Nathan Hirayama accepted the Player of the Final award Sunday in Singapore
Photo: Martin Seras Lima
Richmond’s Hirayama leads Canada to Sevens rugby glory
By Don Fennell
Published 12:48 PDT, Wed May 10, 2017
It was a legendary tale, that if not true would
be hard to believe.
And in the starring role was Richmond’s own Nathan Hirayama.
The McRoberts Secondary School graduate earned Player of the Final honours after leading Canada to its first-ever HSBC World Rugby Seven Series championship Sunday at the Singapore Sevens, a 26-19 victory over the United States.
“I’m really happy, but it still hasn’t really kicked in yet,” Hirayama told the Richmond Sentinel, adding he is anxious to return to the practice pitch next Monday when Canada begins preparing for the next World Rugby Sevens Series events in Europe—May 13 and 14 in Paris and May 20 and 21 in London.
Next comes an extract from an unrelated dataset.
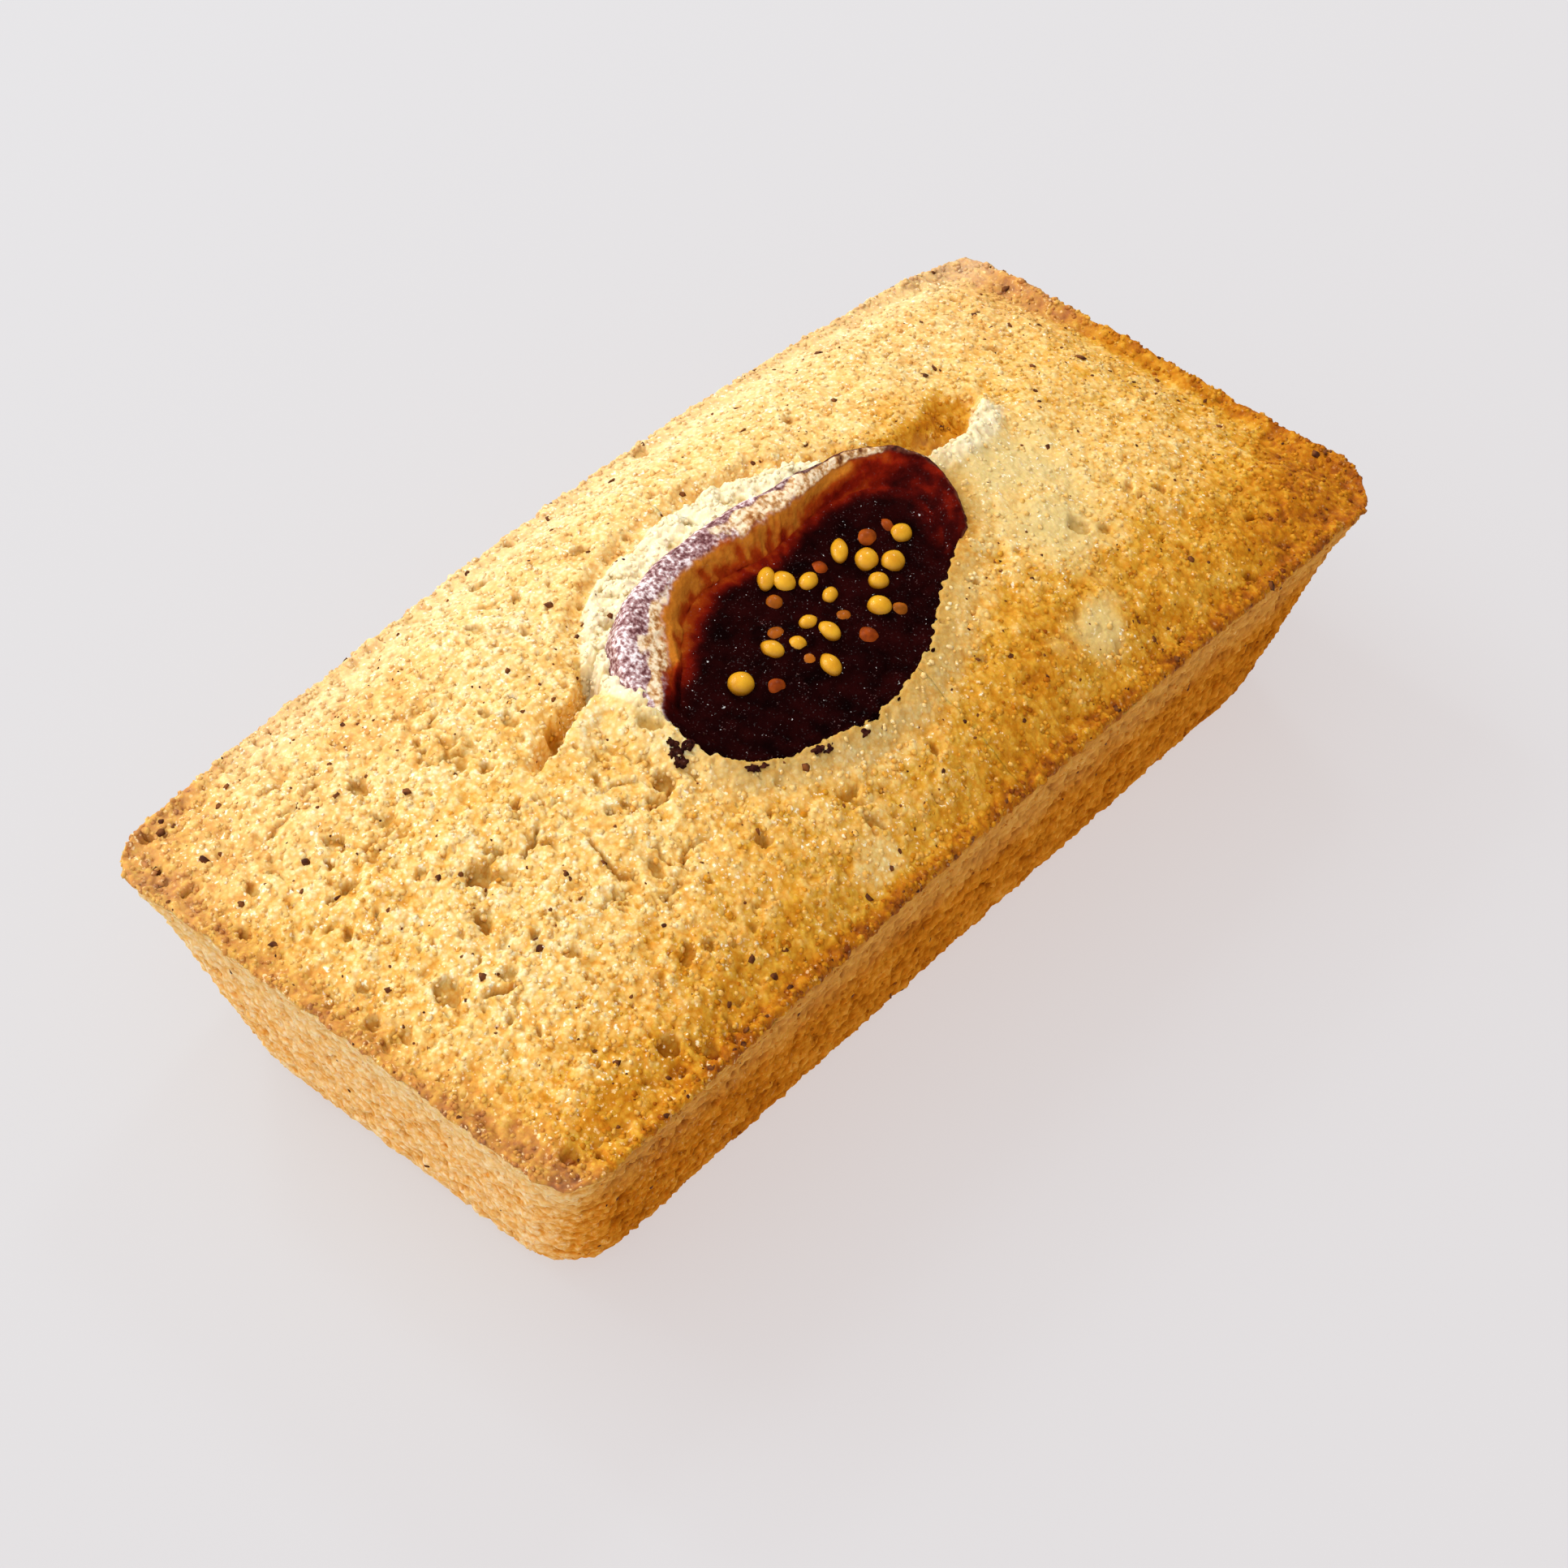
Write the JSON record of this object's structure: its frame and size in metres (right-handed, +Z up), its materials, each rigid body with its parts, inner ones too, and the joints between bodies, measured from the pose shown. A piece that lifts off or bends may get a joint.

Though Canada was able to jump out to an early 19-0 lead against the United States, Hirayama said no one was surprised when the latter came back to tie the match before Lucas Hammond’s last-minute try won it for the Canadians.
“We always knew it was going to be a close game, especially with the U.S. being our geographic rival,” he said. “Sure we got up 19-0, but I guess we didn’t want to make it easy on ourselves. But they’re such a dangerous team. Fortunately we were able to refocus after they had gained the momentum.”
A fly-half, Hirayama also starred in an offensive role for Canada on Day 2 of the tournament Saturday. He engineered a hat trick of tries and added three conversions as Canada defeated the vaunted All Blacks of New Zealand 26-14 in the quarters and then helped his team down England 17-5 in the semis to reach a cup final for the second time.
Ironically, Hirayama wasn’t sure he’d be fit to play Saturday.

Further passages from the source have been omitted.